- [Supplied records]:
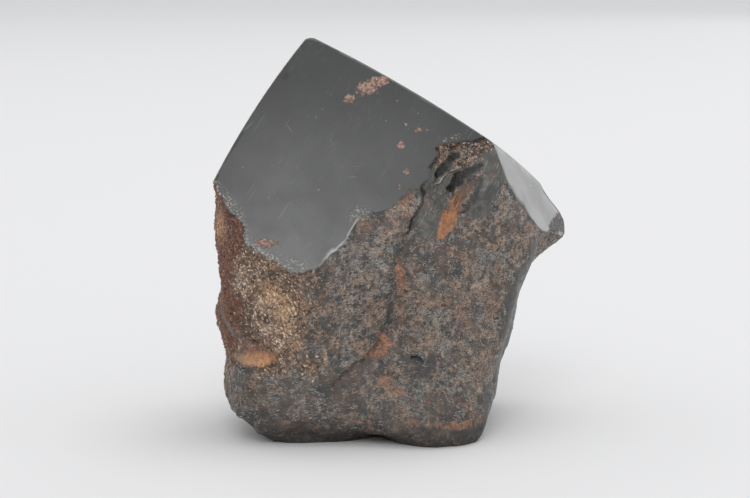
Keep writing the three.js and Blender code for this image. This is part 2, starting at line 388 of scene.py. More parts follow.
def closed_grid(points, name):
    """Rows of points round the stone, from the lowest row to the highest, closed by a point at each end."""
    rows, around = points.shape[:2]
    vertices = np.concatenate([points.reshape(-1, 3), points[[0, -1]].mean(axis=1)])
    row, step = np.meshgrid(np.arange(rows - 1), np.arange(around), indexing="ij")
    here, beside = row * around + step, row * around + (step + 1) % around
    quads = np.stack([here, beside, beside + around, here + around], axis=-1).reshape(-1, 4)
    ring = np.arange(around)
    after = (ring + 1) % around
    last = (rows - 1) * around
    floor = np.stack([np.full(around, rows * around), after, ring], axis=-1)
    roof = np.stack([np.full(around, rows * around + 1), last + ring, last + after], axis=-1)
    mesh = bpy.data.meshes.new(name)
    mesh.from_pydata(vertices * MM, [], quads.tolist() + floor.tolist() + roof.tolist())
    thing = bpy.data.objects.new(name, mesh)
    bpy.context.scene.collection.objects.link(thing)
    return thing


steps_round = 620  # closer together towards the front
closest_towards, closeness = math.radians(-72), 0.42
even_angles = np.linspace(-math.pi, math.pi, 4001)
angles = np.interp(
    np.arange(steps_round) * 2 * math.pi / steps_round - math.pi,
    even_angles + closeness * (np.sin(even_angles - closest_towards) - math.sin(math.pi - closest_towards)),
    even_angles,
)
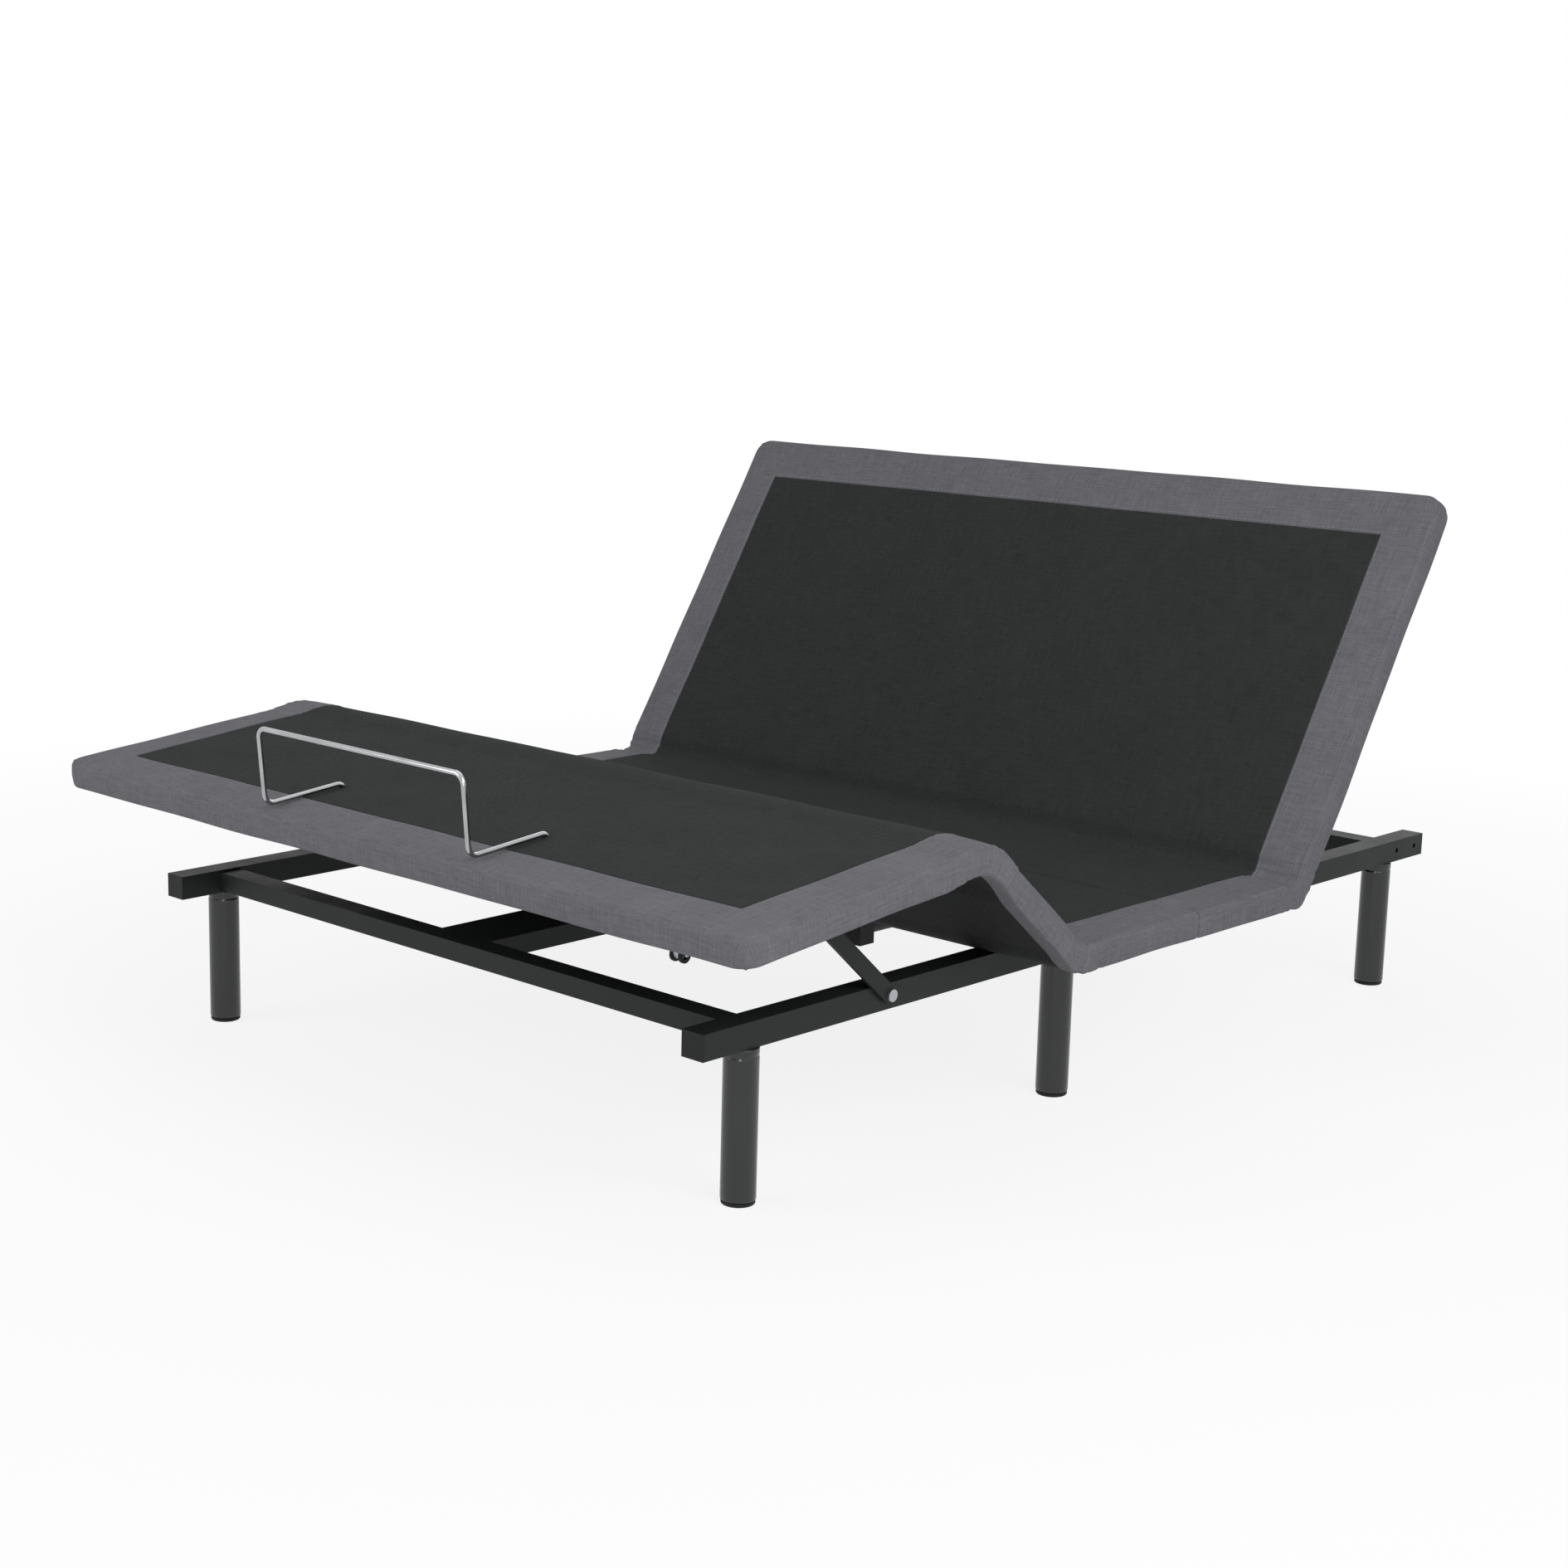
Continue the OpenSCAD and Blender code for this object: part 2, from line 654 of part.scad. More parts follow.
module head_torque_tube() {
    color(frame_black) translate([0, head_y, lift_z]) torque_tube(-90 + head_swing / 2, actuator_x);
}
module head_lift_arms() {
    color(frame_black) translate([0, head_y, lift_z]) both_sides() lift_arm(head_arm, head_arm_angle, 1);
}
module head_roller_right() {
    color(plastic_black) translate([0, head_y, lift_z]) lift_roller(head_arm, head_arm_angle, 1, 1);
}
module head_roller_left() {
    color(plastic_black) translate([0, head_y, lift_z]) lift_roller(head_arm, head_arm_angle, 1, -1);
}
module head_runners() {
    color(frame_black) on_head() both_sides()
        translate([roller_x - runner_w / 2, head_y + 100, moving_z - runner_t])
            cube([runner_w, head_arm, runner_t]);
}
module head_tube_hangers() { color(frame_black) translate([0, head_y, lift_z]) hangers(); }

module thigh_torque_tube() {
    color(frame_black) translate([0, thigh_y, lift_z]) torque_tube(-90 - thigh_swing / 2, -actuator_x);
}
module thigh_lift_arms() {
    color(frame_black) translate([0, thigh_y, lift_z]) both_sides() lift_arm(thigh_arm, thigh_arm_angle, -1);
}
module thigh_roller_right() {
    color(plastic_black) translate([0, thigh_y, lift_z]) lift_roller(thigh_arm, thigh_arm_angle, -1, 1);
}
module thigh_roller_left() {
    color(plastic_black) translate([0, thigh_y, lift_z]) lift_roller(thigh_arm, thigh_arm_angle, -1, -1);
}
module thigh_runners() {
    color(frame_black) on_thigh() both_sides()
        translate([roller_x - runner_w / 2, thigh_y - thigh_arm - 45, moving_z - runner_t])
            cube([runner_w, thigh_arm - 15, runner_t]);
}
module thigh_tube_hangers() { color(frame_black) translate([0, thigh_y, lift_z]) hangers(); }

module head_actuator() {
    color(plastic_black) translate([actuator_x, head_housing_y, rod_z]) actuator_housing();
}
module thigh_actuator() {
    color(plastic_black) translate([-actuator_x, thigh_housing_y, rod_z]) mirror([0, 1, 0]) actuator_housing();
}
module actuator_motors() {
    color(plastic_black) {
        translate([actuator_x, head_housing_y, rod_z]) motor(1);
        translate([-actuator_x, thigh_housing_y, rod_z]) mirror([0, 1, 0]) motor(-1);
    }
}
module actuator_brackets() {
    color(steel) {
        translate([actuator_x, head_clevis_y, rod_z]) actuator_bracket();
        translate([-actuator_x, thigh_clevis_y, rod_z]) actuator_bracket();
    }
}
module head_actuator_rod() {
    color(steel) translate([actuator_x, head_rod_y, rod_z]) actuator_rod(head_rod_travel);
}
module thigh_actuator_rod() {
    color(steel) translate([-actuator_x, thigh_rod_y, rod_z]) mirror([0, 1, 0]) actuator_rod(thigh_rod_travel);
}

module link_arm_right() {
    color(frame_black) translate([0, link_base_y, link_base_z]) rotate([link_angle, 0, 0]) difference() {
        plate_x(link_t, link_x) union() {
            translate([0, -link_w / 2]) square([link_len, link_w]);
            circle(d = link_w);
            translate([link_len, 0]) circle(d = link_w);
        }
        bar_x(link_pin_r + run_fit, link_t + 2 * eps, link_x);
        translate([0, link_len, 0]) bar_x(link_pin_r + link_gap, link_t + 2 * eps, link_x);
    }
}
module link_arm_left() { mirror([1, 0, 0]) link_arm_right(); }

module link_brackets() {
    ear_x = link_x + link_t / 2 + link_washer_t + link_ear_t / 2;
    pin_end = rail_out + 2 * rest_gap;
    color(frame_black) on_foot() both_sides() {
        plate_x(link_ear_t, ear_x) translate([link_flat[0], link_flat[1]]) union() {
            circle(r = 14);
            translate([-14, 0]) square([28, link_hang]);
        }
        translate([ear_x - link_ear_t / 2, link_flat[0] - 14, moving_z - 4]) cube([50, 28, 4]);
        translate([0, link_flat[0], link_flat[1]])
            bar_x(link_pin_r, ear_x - pin_end, (ear_x + pin_end) / 2);
    }
}

module link_bolts() {
    color(steel) both_sides() translate([0, link_base_y, link_base_z]) {
        bar_x(link_pin_r, rail_w + link_washer_t + link_t + side_gap, rail_x + (link_washer_t + link_t + side_gap) / 2);
        bar_x(link_pin_r + 5, link_washer_t - 0.2, rail_out + (link_washer_t - 0.2) / 2);
        bar_x(link_pin_r + 4, 4, rail_out + link_washer_t + link_t + side_gap + 2);
        bar_x(link_pin_r + 4, 5, rail_in - 2.5);
    }
}

module retainer_bar() { color(steel) on_foot() both_sides() retainer_half_wire(); }
module retainer_clamps() {
    color(plastic_black) on_foot() for (side = [-1, 1])
        translate([side * retainer_half, retainer_front + retainer_back, moving_z - clamp_t]) difference() {
            translate([-clamp_w / 2, -clamp_w / 2, 0]) cube([clamp_w, clamp_w, clamp_t]);
            translate([0, 0, -eps]) cylinder(r = wire_r + run_fit, h = clamp_t + 2 * eps);
        }
}

module control_box() {
    box_y = leg_mid_y + bar_d / 2 + 60;
    color(plastic_black) difference() {
        translate([-330, box_y, deck_z - 45]) cube([180, 120, 45]);
        translate([-300, box_y - eps, deck_z - 34]) cube([28, 12, 20]);
        for (slot = [0 : 3]) translate([-250 + slot * 22, box_y - eps, deck_z - 32]) cube([14, 10, 14]);
    }
}

right_rail();
left_rail();
rail_end_caps();
foot_crossbar();
mid_crossbar();
seat_crossbar();
head_crossbar();
foot_centre_beam();
seat_centre_beam();
head_centre_beam();
leg_foot_right();
leg_foot_left();
leg_mid_right();
leg_mid_left();
leg_head_right();
leg_head_left();
leg_studs();
leg_glides();
foot_board();
thigh_board();
seat_front_board();
seat_rear_board();
head_board();
foot_pad();
thigh_pad();
seat_front_pad();
seat_rear_pad();
head_pad();
head_hinge_seat_leaves();
head_hinge_head_leaves();
seat_hinge_seat_leaves();
seat_hinge_thigh_leaves();
knee_hinge_thigh_leaves();
knee_hinge_foot_leaves();
head_torque_tube();
head_lift_arms();
head_roller_right();
head_roller_left();
head_runners();
head_tube_hangers();
thigh_torque_tube();
thigh_lift_arms();
thigh_roller_right();
thigh_roller_left();
thigh_runners();
thigh_tube_hangers();
head_actuator();
thigh_actuator();
actuator_motors();
actuator_brackets();
head_actuator_rod();
thigh_actuator_rod();
link_arm_right();
link_arm_left();
link_brackets();
link_bolts();
retainer_bar();
retainer_clamps();
control_box();
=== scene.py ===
"""Adjustable bed base: upholstery, painted steel frame, mattress retainer bar and stage.

Frame: X across the bed, Y from the foot end to the head end, Z up, metres. Deck coordinates are used for the
upholstery: s runs along the flat deck from the foot end, n is the height above the flat deck's top face.
"""

import json
import math

import bpy
import numpy as np
from mathutils import Matrix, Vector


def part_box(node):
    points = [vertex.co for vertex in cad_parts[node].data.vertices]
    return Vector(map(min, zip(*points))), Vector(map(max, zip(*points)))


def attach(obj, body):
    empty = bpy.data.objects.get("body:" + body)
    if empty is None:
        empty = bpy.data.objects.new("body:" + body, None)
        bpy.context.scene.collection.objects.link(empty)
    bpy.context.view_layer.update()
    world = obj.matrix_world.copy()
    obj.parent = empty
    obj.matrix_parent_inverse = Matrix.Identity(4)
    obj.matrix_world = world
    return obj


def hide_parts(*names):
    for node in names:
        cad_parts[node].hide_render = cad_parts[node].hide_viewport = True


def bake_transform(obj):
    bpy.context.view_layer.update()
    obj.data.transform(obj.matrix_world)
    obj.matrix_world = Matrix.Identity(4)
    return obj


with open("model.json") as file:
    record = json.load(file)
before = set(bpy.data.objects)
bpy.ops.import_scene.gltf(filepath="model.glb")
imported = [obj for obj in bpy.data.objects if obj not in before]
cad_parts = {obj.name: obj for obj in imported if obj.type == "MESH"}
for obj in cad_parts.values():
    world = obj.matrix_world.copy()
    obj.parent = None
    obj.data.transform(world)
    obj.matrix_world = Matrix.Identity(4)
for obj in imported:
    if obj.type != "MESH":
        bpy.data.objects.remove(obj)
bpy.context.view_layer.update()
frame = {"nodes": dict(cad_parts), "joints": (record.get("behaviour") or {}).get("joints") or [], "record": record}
MM = 0.001

bl_info = {
    "name": "Adjustable bed base",
    "version": (1, 0, 0),
    "blender": (4, 5, 0),
    "location": "3D View > Sidebar > Bed base",
    "description": "Builds the upholstery, frame finishes, retainer bar and stage of an adjustable bed base",
    "category": "Object",
}

JOINTS = {j["name"]: j for j in frame["joints"]}


def swing(name):
    """The whole swing of a hinge between its two stops, in radians."""
    low, high = JOINTS[name]["range_deg"]
    return math.radians(high - low)


def turn(points, pivot, angle):
    """Points turned about the X line through pivot (y, z): y and z go round by angle, which may differ by point."""
    y, z = points[..., 1] - pivot[0], points[..., 2] - pivot[1]
    c, s = np.cos(angle), np.sin(angle)
    return np.stack([points[..., 0], pivot[0] + c * y - s * z, pivot[1] + s * y + c * z], -1)


HALF_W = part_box("seat_rear_pad")[1].x
DECK_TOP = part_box("seat_rear_pad")[1].z
DECK_T = DECK_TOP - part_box("seat_rear_pad")[0].z
HEAD_HINGE = tuple(JOINTS["head_raise"]["pos_m"][1:])
THIGH_HINGE = tuple(JOINTS["thigh_raise"]["pos_m"][1:])
KNEE_REST = tuple(JOINTS["knee_fold"]["pos_m"][1:])
HEAD_SWING, THIGH_SWING, KNEE_SWING = swing("head_raise"), swing("thigh_raise"), swing("knee_fold")
KNEE_FLAT = tuple(turn(np.array([0.0, *KNEE_REST]), THIGH_HINGE, THIGH_SWING)[1:])
DECK_LEN = 2.032
FOOT_END = -DECK_LEN / 2
KNEE_S = round(KNEE_FLAT[0] - FOOT_END, 4)
THIGH_S, HEAD_S = THIGH_HINGE[0] - FOOT_END, HEAD_HINGE[0] - FOOT_END
SEAT_S = round(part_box("seat_rear_pad")[0].y - 0.0005 - FOOT_END, 4)


def flat_to_foot(points):
    """Points on the foot section, given as they lie with the deck flat, at their raised place."""
    return turn(turn(points, KNEE_FLAT, KNEE_SWING), THIGH_HINGE, -THIGH_SWING)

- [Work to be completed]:
Among the records above, extract exactly the lines from the line with "Continue the OpenSCAD" to the line with "thigh_y, lift_z]) hangers();", both lines included, and leave out the rest.

- [Written answer]:
Continue the OpenSCAD and Blender code for this object: part 2, from line 654 of part.scad. More parts follow.
module head_torque_tube() {
    color(frame_black) translate([0, head_y, lift_z]) torque_tube(-90 + head_swing / 2, actuator_x);
}
module head_lift_arms() {
    color(frame_black) translate([0, head_y, lift_z]) both_sides() lift_arm(head_arm, head_arm_angle, 1);
}
module head_roller_right() {
    color(plastic_black) translate([0, head_y, lift_z]) lift_roller(head_arm, head_arm_angle, 1, 1);
}
module head_roller_left() {
    color(plastic_black) translate([0, head_y, lift_z]) lift_roller(head_arm, head_arm_angle, 1, -1);
}
module head_runners() {
    color(frame_black) on_head() both_sides()
        translate([roller_x - runner_w / 2, head_y + 100, moving_z - runner_t])
            cube([runner_w, head_arm, runner_t]);
}
module head_tube_hangers() { color(frame_black) translate([0, head_y, lift_z]) hangers(); }

module thigh_torque_tube() {
    color(frame_black) translate([0, thigh_y, lift_z]) torque_tube(-90 - thigh_swing / 2, -actuator_x);
}
module thigh_lift_arms() {
    color(frame_black) translate([0, thigh_y, lift_z]) both_sides() lift_arm(thigh_arm, thigh_arm_angle, -1);
}
module thigh_roller_right() {
    color(plastic_black) translate([0, thigh_y, lift_z]) lift_roller(thigh_arm, thigh_arm_angle, -1, 1);
}
module thigh_roller_left() {
    color(plastic_black) translate([0, thigh_y, lift_z]) lift_roller(thigh_arm, thigh_arm_angle, -1, -1);
}
module thigh_runners() {
    color(frame_black) on_thigh() both_sides()
        translate([roller_x - runner_w / 2, thigh_y - thigh_arm - 45, moving_z - runner_t])
            cube([runner_w, thigh_arm - 15, runner_t]);
}
module thigh_tube_hangers() { color(frame_black) translate([0, thigh_y, lift_z]) hangers(); }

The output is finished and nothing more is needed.